Employers in states with at-will employment do not have to provide “just cause” for termination. Neither the employer nor the employee have to provide any notice when terminating at-will employment.
Employees who are not subject to an employment at-will doctrine as defined by the state (e.g., employees with well-defined contracts) may only be terminated by an employer for “just cause.”
But, what is just cause? If you terminate an employee who falls under just cause agreements, the termination must be both fair and reasonable. With just cause, you must give the employee a reason for their termination.
Oftentimes, you need to conduct an investigation and provide clear proof that the employee’s actions reasonably resulted in their termination. You may also need to provide a warning or notice to your employee prior to terminating their employment.
What else does at-will employment cover?
When it comes to at-will employment, many people think of termination or quitting a job. However, an employment at-will doctrine applies to more than just employees leaving a position.
Legally, employers can do the following under an at-will doctrine:
- Alter wages (e.g., pay decrease)
- Terminate employment benefits (e.g., health insurance)
- Reduce paid time off (PTO)
Keep in mind that any changes to an employee’s wages, benefits, or time off policies must still follow your state’s laws. You cannot pay less than the legal minimum wage or provide less paid family leave or paid sick leave than what is required by law.
States with at-will employment
Forty-nine states and Washington D.C. are at-will employment states. The only state that does not have employment at will is Montana. But, Montana employers can still exercise at-will policies during a probationary period.
What are the exceptions to at-will employment?
In general, there are three common employment at-will exceptions:
- Public policy
- Implied contract
- Implied covenant of good faith and fair dealing
Public policy exceptions
Most state laws or statutes recognize public policy exceptions to at-will employment. However, these exceptions may be more broad in some states than in others.
Under public policy exceptions, you may not terminate an employee who:
- Reports illegal activities (e.g., not following child labor laws)
- Refuses to perform illegal activities (e.g., refusing to commit perjury)
- Exercises any statutory rights (e.g., filing workers’ compensation claims)
- Is involved in acts of public interest (e.g., participating in jury duty)
Typically, these public policy exceptions may be considered retaliatory and do not fall under an at-will employment doctrine.
States that do not have public policy exceptions are:
- New York
- Rhode Island
The other 42 states and Washington D.C. have public policy exceptions to an at-will employment agreement. Check with your state for more information about public policy exceptions.
In many states, employees can use an implied contract to fight termination of employment. Implied contracts are written or spoken statements that give an employee the expectation of a fixed or indefinite employment.

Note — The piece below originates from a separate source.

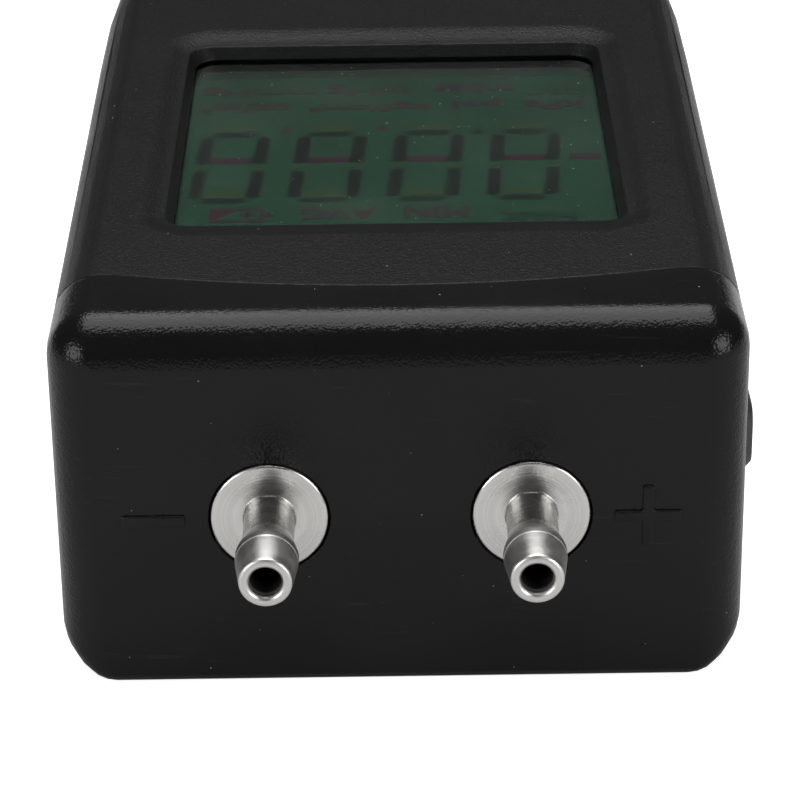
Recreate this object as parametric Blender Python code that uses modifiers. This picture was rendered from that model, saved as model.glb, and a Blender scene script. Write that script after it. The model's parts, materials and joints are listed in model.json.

Have you ever said something like, “Don’t worry, we do not dismiss employees without giving them the opportunity to correct their behavior.”? Or, have you told an employee, “We need great workers like you!”? If so, you may have an implied contract.
What about your handbook or company policies? Did you send an email reassuring an employee that they were doing a great job? Written communications or policies may provide evidence of an implied contract. Consider adding an employee acknowledgment of at-will employment in your employee handbook. Add a form that requires a signature proving the employee received a copy.
Not all states accept implied contracts to fight wrongful termination. The following states do not accept implied contracts:
- North Carolina
- Rhode Island
*Montana does not have an at-will employment doctrine. Therefore, it does not allow for implied contracts.
Implied covenant of good faith and fair dealing
Only some states have an exception of implied covenant of good faith and fair dealing. Under this exception, bad faith or malicious termination are prohibited. This exception is also known as the implied in-law exception.
What is a bad faith termination? Well, there is not one set definition. But typically, a bad faith termination is when you let go of an employee to avoid paying wages or benefits. For example, firing a retirement-age employee to avoid paying benefits is a bad faith termination.
Again, not all states recognize the covenant of good faith and fair dealing. The states that have implied covenant of good faith exceptions include:
Who is not subject to at-will employment doctrine?
Not all employees are considered to be at-will even if your business is in an at-will state. Employees who are not considered at-will are those covered by:
- Collective bargaining agreements
- Defined company policies detailing when and how the company can terminate employees
- Individual employment contracts
Unions or employment associations typically have contracts which detail reasonable termination provisions. Usually, the agreements have a clause about just cause termination and an appeals process.
Your company policies might also outline the process of employee termination, including whether or not you issue warnings.
Some industries and organizations hire employees and provide individual employment contracts. The contracts give specific employment terms and discharge conditions.